Saturday, August 4, 2012

Dispatch #16

Lech Wałęsa, obviously not a reader of this blog, received Mitt Romney last week in Poland and endorsed him for president, wishing him success, success, hoping for his success. Reading later on the Polskieradio website, I believe I noticed that the current leaders of Solidarność, admonished Wałęsa for taking sides with a candidate who has no particular attractions to unions and the working (hu)man generally. Truly, though, Lech Wałęsa and Solidarność are not what they used to be. Mitt’s laying a wreath in Gdansk won’t capture the Polish vote—not this one anyway—any more than those votes are already captured. A Romney aide’s cursing out the press, telling them to “Kiss my ass,” has gotten as much attention as Wałęsa’s endorsement.

Poles, understandably, give way too much credit to Republicans and to Ronald Reagan for bringing down the Soviet Union, which was crumbling under its own weight. Americans themselves give way too much credit to Reagan, and far too little to Poles, Solidarity, Wałęsa, and the Catholic Church, Cardinal Wyszynski and the Pope. And neither Americans nor Poles gives enough credit to Gorbachev, who was probably trying to do the herculean impossible. Poles might be happy to hear Romney declare Russia our main enemy, but it’s not true for two important reasons.
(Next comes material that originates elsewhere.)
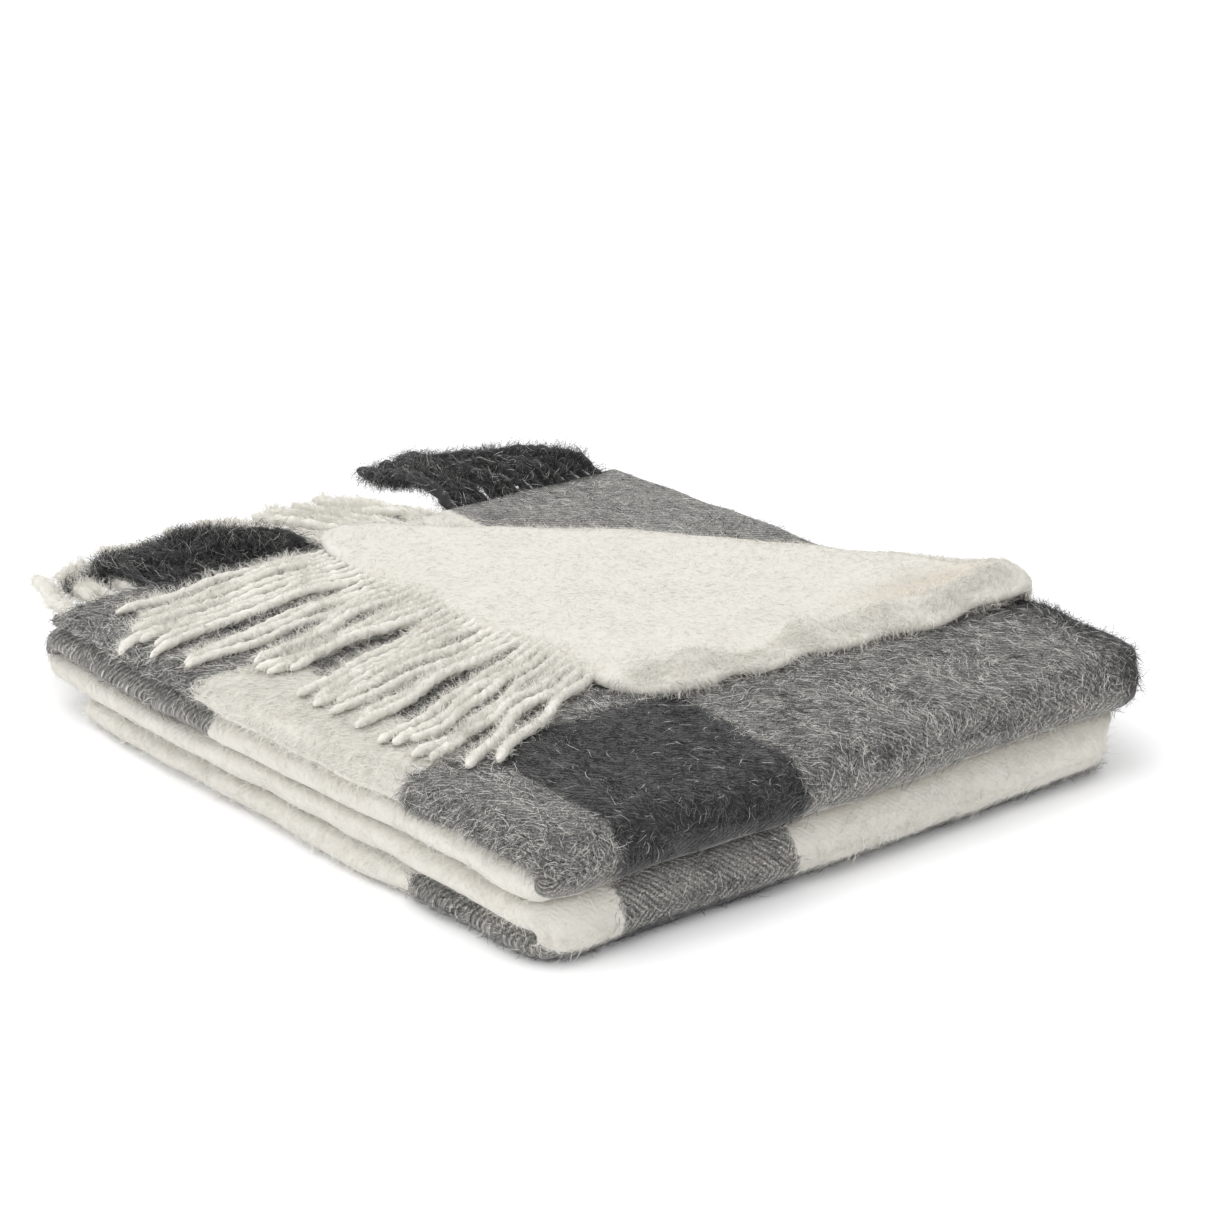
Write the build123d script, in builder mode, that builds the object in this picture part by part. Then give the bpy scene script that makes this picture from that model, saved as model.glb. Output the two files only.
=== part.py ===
"""A woven wool throw with fringed ends, folded into a flat stack with one top corner turned over.

The cloth is folded to a quarter of its width, which makes a pack of four plies, and the pack is then
folded like a concertina into four panels that lie on one another. Panels one and two are joined by a
fold along the front edge, two and three by a fold along the back edge, and three and four by a second
fold along the front edge. The two uppermost plies of the top panel have their right back corner
turned over a diagonal crease. The warp ends are twisted into fringe strands at both ends of the cloth.

Millimetres. X runs along the front edge, Y from the front edge to the back, Z up. The origin is the
middle of the stack's footprint, on the surface that it rests on.
"""

import os
from math import cos, radians, sin

from build123d import *

os.makedirs("parts", exist_ok=True)

# ---- the folded stack
stack_width = 328.0  # along the front edge, side roll to side roll
stack_depth = 385.0  # from the front folds to the back fold
ply_thickness = 3.5  # one brushed ply under the weight of the others
plies_per_panel = 4
panel_gap = 0.3  # between panels that move apart
side_roll_radius = 6.8  # where the cloth turns at a panel's left and right side
bottom_end_inset = 40.0  # from the back fold to the bottom panel's fringed end
under_end_inset = 13.0  # the same for the top panel's two lower plies
top_end_inset = 25.0  # the same for its two uppermost plies

# ---- the turned corner, placed from the stack's left front corner
turned_plies = 2
crease_left = (134.0, 352.0)
crease_right = (338.0, 88.0)
crease_bulge = 24.0  # how far the crease bows out from the line between its ends
crease_roll_radius = 6.4
corner_tip = (124.0, 98.0)
corner_tip_radius = 6.0

# ---- the fringe
strand_diameter = 3.6
strand_pitch = 7.0
strand_clearance = 0.5  # between a strand and the cloth it lies over
corner_strand_length = 117.0
corner_strand_spread = 26.0  # degrees that the strand nearest the tip turns forwards
corner_fringe_margin = 9.0  # from each end of the turned edge to its first strand
top_strand_length = 92.0
top_strand_lean = 27.0  # degrees to the left of straight back beside the crease, and none at the left side
top_light_strand_rise = 0.6
top_dark_strand_rise = 5.4
under_strand_length = 92.0
under_strand_lean = 38.0
under_strand_rise = 0.6
bottom_strand_length = 104.0
bottom_strand_lean = -30.0
root_run = 14.0  # a strand's first run, level and square to its edge, before it bends

# ---- where the dark warp stripes lie, from the stack's left side
outer_dark_stripe = (38.0, 145.0)  # in the bottom panel and in the two uppermost plies
inner_dark_stripe = (222.0, 328.0)  # in the two lower plies of the top panel
under_fringe_start = 74.0  # left of it the lower plies' strands are hidden inside the stack

# ---- worked out from those
panel_thickness = ply_thickness * plies_per_panel
half_gap = panel_gap / 2
stack_height = 4 * panel_thickness
left = -stack_width / 2
right = stack_width / 2
front = -stack_depth / 2
back = stack_depth / 2
top_plies_bottom = stack_height - turned_plies * ply_thickness
strand_radius = strand_diameter / 2
corner_bottom = stack_height + panel_gap
corner_top = corner_bottom + turned_plies * ply_thickness


def from_corner(point):
    """A point given from the stack's left front corner, in the row frame."""
    return (left + point[0], front + point[1])


def folded_pack(low, high, rounded, end):
    """Four plies between two heights, rolled at both sides and rounded where a fold turns them.
    rounded names the corners, seen from the side, that a fold rounds."""
    radius = high - low
    near = front + half_gap
    with BuildPart() as pack:
        with BuildSketch(Plane.YZ.offset(left)):
            with BuildLine():
                if "front_low" in rounded:
                    nose = RadiusArc((near, high), (near + radius, low), -radius)
                else:
                    nose = RadiusArc((near + radius, high), (near, low), -radius)
                if "back_low" in rounded:
                    heel = RadiusArc((end - radius, low), (end, high), -radius)
                elif "back_high" in rounded:
                    heel = RadiusArc((end, low), (end - radius, high), -radius)
                else:
                    heel = Line((end, low), (end, high))
                Line(nose @ 1, heel @ 0)
                Line(heel @ 1, nose @ 0)
            make_face()
        extrude(amount=stack_width)
        with BuildSketch(Plane.XZ.offset(-back)):
            with Locations((0, (low + high) / 2)):
                SlotOverall(stack_width, high - low)
        extrude(amount=stack_depth, mode=Mode.INTERSECT)
    return pack


def write(builder, name):
    builder.part.label = name
    export_step(builder.part, f"parts/{name}.step")


# ---- the three panels that show no turned corner
bottom_panel = folded_pack(
    0, panel_thickness - half_gap, ["front_low"], back - bottom_end_inset
)
write(bottom_panel, "bottom_panel")

second_panel = folded_pack(
    panel_thickness + half_gap,
    2 * panel_thickness - half_gap,
    ["front_high", "back_low"],
    back - half_gap,
)
write(second_panel, "second_panel")

third_panel = folded_pack(
    2 * panel_thickness + half_gap,
    3 * panel_thickness - half_gap,
    ["front_low", "back_high"],
    back - half_gap,
)
write(third_panel, "third_panel")


# ---- the top panel: two lower plies, and two uppermost plies without their right back corner
top_panel_low = 3 * panel_thickness + half_gap


def top_pack(inset):
    return folded_pack(top_panel_low, stack_height, ["front_high"], back - inset)


with BuildPart() as top_panel_under_plies:
    add(top_pack(under_end_inset).part)
    split(bisect_by=Plane.XY.offset(top_plies_bottom), keep=Keep.BOTTOM)
write(top_panel_under_plies, "top_panel_under_plies")

crease_a = from_corner(crease_left)
crease_c = from_corner(crease_right)
tip_b = from_corner(corner_tip)
crease_chord = Vector(*crease_c) - Vector(*crease_a)
along_crease = crease_chord.normalized()
away_from_corner = Vector(-along_crease.Y, along_crease.X)
crease_middle = (Vector(*crease_a) + Vector(*crease_c)) / 2 + away_from_corner * crease_bulge
crease_m = (crease_middle.X, crease_middle.Y)

with BuildPart() as top_plies:
    add(top_pack(top_end_inset).part)
    split(bisect_by=Plane.XY.offset(top_plies_bottom), keep=Keep.TOP)
    with BuildSketch(Plane.XY.offset(top_plies_bottom)):
        with BuildLine():
            crease = ThreePointArc(crease_a, crease_m, crease_c)
            Polyline(
                crease @ 1,
                (right + stack_width, crease_c[1]),
                (right + stack_width, back + stack_depth),
                (crease_a[0], back + stack_depth),
                crease @ 0,
            )
        make_face()
    extrude(amount=turned_plies * ply_thickness, mode=Mode.SUBTRACT)
write(top_plies, "top_plies")


# ---- the turned corner, a flat pair of plies with a soft roll along the crease
with BuildPart() as turned_corner:
    with BuildSketch(Plane.XY.offset(corner_bottom)) as corner_outline:
        with BuildLine():
            crease_line = ThreePointArc(crease_a, crease_m, crease_c)
            Polyline(crease_line @ 1, tip_b, crease_line @ 0)
        make_face()
        fillet(corner_outline.vertices().sort_by_distance(tip_b)[0], radius=corner_tip_radius)
    extrude(amount=corner_top - corner_bottom)
    with BuildLine(Plane.XY.offset(corner_bottom + crease_roll_radius)) as roll_line:
        ThreePointArc(crease_a, crease_m, crease_c)
    with BuildSketch(Plane(origin=roll_line.line @ 0, z_dir=roll_line.line % 0)):
        Circle(crease_roll_radius)
    sweep(path=roll_line.line)
write(turned_corner, "turned_corner")


# ---- fringe strands
def strand(root, points):
    """A round strand from its root through its points, with a soft bend at each one between."""
    path_points = [root, *points]
    bends = []
    for before, at, after in zip(path_points, path_points[1:], path_points[2:]):
        into = Vector(*at) - Vector(*before)
        out = Vector(*after) - Vector(*at)
        turn = into.get_angle(out)
        shorter = min(into.length, out.length)
        bends.append(0.45 * shorter * cos(radians(turn / 2)) / sin(radians(turn / 2)))
    with BuildPart() as one:
        with BuildLine() as route:
            FilletPolyline(*path_points, radius=bends)
        with BuildSketch(Plane(origin=route.line @ 0, z_dir=route.line % 0)):
            Circle(strand_radius)
        sweep(path=route.line)
    return one.part


def back_strand(x, end_y, root_z, lie_z, length, lean):
    """A strand from a panel's back end: a short run straight back, then one that leans aside."""
    bend_y = end_y + root_run
    reach = length - root_run
    tip = (x - reach * sin(radians(lean)), bend_y + reach * cos(radians(lean)), lie_z)
    return strand((x, end_y, root_z), [(x, bend_y, root_z), tip])


def strand_places(first, last):
    """Evenly pitched places between two distances from the stack's left side."""
    count = int((last - first) // strand_pitch)
    start = (first + last - (count - 1) * strand_pitch) / 2
    return [left + start + i * strand_pitch for i in range(count)]


def write_fringe(name, strands):
    with BuildPart() as fringe:
        for one in strands:
            add(one)
    write(fringe, name)


# the bottom panel's fringe lies on the surface, under the back fold and beyond it
bottom_end = back - bottom_end_inset
bottom_root_z = panel_thickness / 2
dark_from, dark_to = outer_dark_stripe


def bottom_strands(places):
    return [
        back_strand(
            x,
            bottom_end,
            bottom_root_z,
            strand_radius + strand_clearance,
            bottom_strand_length,
            bottom_strand_lean,
        )
        for x in places
    ]


first_place = side_roll_radius
last_place = stack_width - side_roll_radius
write_fringe(
    "bottom_fringe_light",
    bottom_strands(strand_places(first_place, dark_from))
    + bottom_strands(strand_places(dark_to, last_place)),
)
write_fringe("bottom_fringe_dark", bottom_strands(strand_places(dark_from, dark_to)))

# the uppermost plies' fringe, left of the turned corner
top_end = back - top_end_inset
top_root_z = (top_plies_bottom + stack_height) / 2


def top_strands(places, rise):
    return [
        back_strand(
            x,
            top_end,
            top_root_z,
            top_root_z + rise,
            top_strand_length,
            top_strand_lean * (x - left) / crease_left[0],
        )
        for x in places
    ]


write_fringe(
    "top_fringe_light",
    top_strands(strand_places(first_place, dark_from), top_light_strand_rise),
)
write_fringe(
    "top_fringe_dark",
    top_strands(strand_places(dark_from, crease_left[0]), top_dark_strand_rise),
)

# the lower plies' fringe, behind the turned corner
under_end = back - under_end_inset
under_root_z = (top_panel_low + top_plies_bottom) / 2
inner_from, inner_to = inner_dark_stripe


def under_strands(places):
    return [
        back_strand(
            x,
            under_end,
            under_root_z,
            under_root_z + under_strand_rise,
            under_strand_length,
            under_strand_lean,
        )
        for x in places
    ]


write_fringe(
    "under_fringe_light", under_strands(strand_places(under_fringe_start, inner_from))
)
write_fringe(
    "under_fringe_dark", under_strands(strand_places(inner_from, last_place))
)

# the turned corner's fringe lies across the top of the stack, towards its left side
corner_edge = Vector(*tip_b) - Vector(*crease_a)
corner_edge_out = Vector(corner_edge.Y, -corner_edge.X).normalized()
corner_lie_z = stack_height + strand_clearance + strand_radius
corner_root_z = (corner_bottom + corner_top) / 2


def corner_strand(distance):
    share = distance / corner_edge.length
    foot = Vector(*crease_a) + corner_edge * share
    turn = corner_strand_spread * share
    heading = corner_edge_out.rotate(Axis.Z, turn)
    bend = foot + corner_edge_out * root_run
    tip = bend + heading * (corner_strand_length - root_run)
    return strand(
        (foot.X, foot.Y, corner_root_z),
        [(bend.X, bend.Y, corner_root_z), (tip.X, tip.Y, corner_lie_z)],
    )


corner_run = corner_edge.length - 2 * corner_fringe_margin
corner_count = int(corner_run // strand_pitch) + 1
write_fringe(
    "corner_fringe",
    [corner_strand(corner_fringe_margin + i * strand_pitch) for i in range(corner_count)],
)
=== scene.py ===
"""Looks for the folded throw: soft plies, a turned corner, twisted fringe strands and a brushed nap.

Lengths are in millimetres from the stack's left front corner until place() turns them into the row frame.
"""

import math

import bmesh
import bpy
import numpy as np
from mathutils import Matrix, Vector
from mathutils.geometry import delaunay_2d_cdt


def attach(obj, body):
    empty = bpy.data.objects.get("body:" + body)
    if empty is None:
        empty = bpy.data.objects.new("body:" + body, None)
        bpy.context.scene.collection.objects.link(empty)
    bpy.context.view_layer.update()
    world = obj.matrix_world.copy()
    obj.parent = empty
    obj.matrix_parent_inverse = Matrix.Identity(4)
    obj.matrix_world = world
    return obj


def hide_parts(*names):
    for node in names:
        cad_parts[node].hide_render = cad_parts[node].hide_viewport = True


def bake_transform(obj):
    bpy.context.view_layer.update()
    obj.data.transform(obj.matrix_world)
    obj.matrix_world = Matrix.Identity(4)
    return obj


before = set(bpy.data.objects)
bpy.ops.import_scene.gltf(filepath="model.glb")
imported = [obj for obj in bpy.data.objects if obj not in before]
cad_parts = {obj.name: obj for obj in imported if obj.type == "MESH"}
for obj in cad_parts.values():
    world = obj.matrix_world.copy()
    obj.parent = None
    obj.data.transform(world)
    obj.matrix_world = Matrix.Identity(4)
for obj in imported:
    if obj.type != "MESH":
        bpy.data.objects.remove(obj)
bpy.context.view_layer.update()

MM = 0.001
WIDTH = 328.0
DEPTH = 385.0
PANEL = 14.0
HALF_PANEL = PANEL / 2
PLY = 3.5
PLY_HALF = 1.63
STACK = 4 * PANEL
MIDDLE = 2 * PANEL
TOP_MIDDLE = 3.5 * PANEL
NOSE = PANEL

# the crease of the turned corner, from its left back end to its right front end
CREASE_LEFT = np.array([134.0, 352.0])
CREASE_RIGHT = np.array([338.0, 88.0])
CREASE_LENGTH = float(np.linalg.norm(CREASE_RIGHT - CREASE_LEFT))
ALONG = (CREASE_RIGHT - CREASE_LEFT) / CREASE_LENGTH
ACROSS = np.array([-ALONG[1], ALONG[0]])
BULGE = 25.0
CHAIN_INSET = 8.0
ROLL_OUTER = 10.2
ROLL_INNER = 3.2
ROLL_LOW = 49.0
FLAP_LOW = 56.7
FLAP_THICK = 6.6
ROLL_TOP = ROLL_LOW + 2 * ROLL_OUTER
TOP_END = DEPTH - 25.0
UNDER_END = DEPTH - 13.0
BOTTOM_END = DEPTH - 40.0
EDGE_STEP = 3.2
GRID = 3.4
# a check's value where there is none, and the share of fibres on faces that are hardly seen
NO_BAND = -60.0
HIDDEN = 0.04


# ---- smooth noise and softening
CORNER_RADII = {(0, 0): 25.0, (0, 1): 9.0, (1, 0): 12.0, (1, 1): 14.0}
CORNER_CUT = 0.85
EDGE_REACH = 16.0
EDGE_SAG = 2.2
# how far the upper plies lean out at the right, the left, the left towards the back, and the back
RIGHT_LEAN, LEFT_LEAN, LEFT_BACK_LEAN, BACK_LEAN = 17.0, 4.0, 9.0, 7.0


def unit(vectors):
    return vectors / np.maximum(np.linalg.norm(vectors, axis=1), 1e-9)[:, None]


def smoothstep(t):
    return t * t * (3 - 2 * t)


def hill(distance, reach):
    return np.exp(-((distance / reach) ** 2))


def near(distance, reach=EDGE_REACH):
    """1 at an edge of the stack and beyond it, fading inwards over reach."""
    return np.exp(-np.maximum(distance, 0) / reach)


def ripple(points, wavelength, seed):
    """Smooth noise of about unit size over points, as a sum of plane waves."""
    r = np.random.default_rng(seed)
    waves = 12
    directions = unit(r.normal(size=(waves, points.shape[1])))
    lengths = wavelength * r.uniform(0.65, 1.5, waves)
    phases = r.uniform(0, 2 * math.pi, waves)
    total = np.zeros(len(points))
    for d, length, phase in zip(directions, lengths, phases):
        total += np.sin(points @ d * (2 * math.pi / length) + phase)
    return total / math.sqrt(waves / 2)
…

In the first place, thinking in terms of “rivals” or “adversaries” as opposed to “enemies” is probably the more prudent course. We are long past  the post-Cold War. Second, our new main national “adversary” is so obviously China that Romney’s declaration is at best a political feint to distinguish his foreign policy from Obama’s, a tactical geo-political fiction. At worst, it is a blunder. As a lie, it would be dangerous to the U.S. if Romney came to believe it and we him, and even more dangerous if Poles believed it. Unlike the United States, Putin’s Russia may actually be Poland’s chief “adversary,” in which case, Poles would do well to remember that their most vocal champions—Napoleon, Great Britain/Churchill, and the U.S./FDR—fell considerably short of their words and promises. Alas, Yalta.  The Rzeczpospolita’s best and most reliable ally may be Pussy Riot.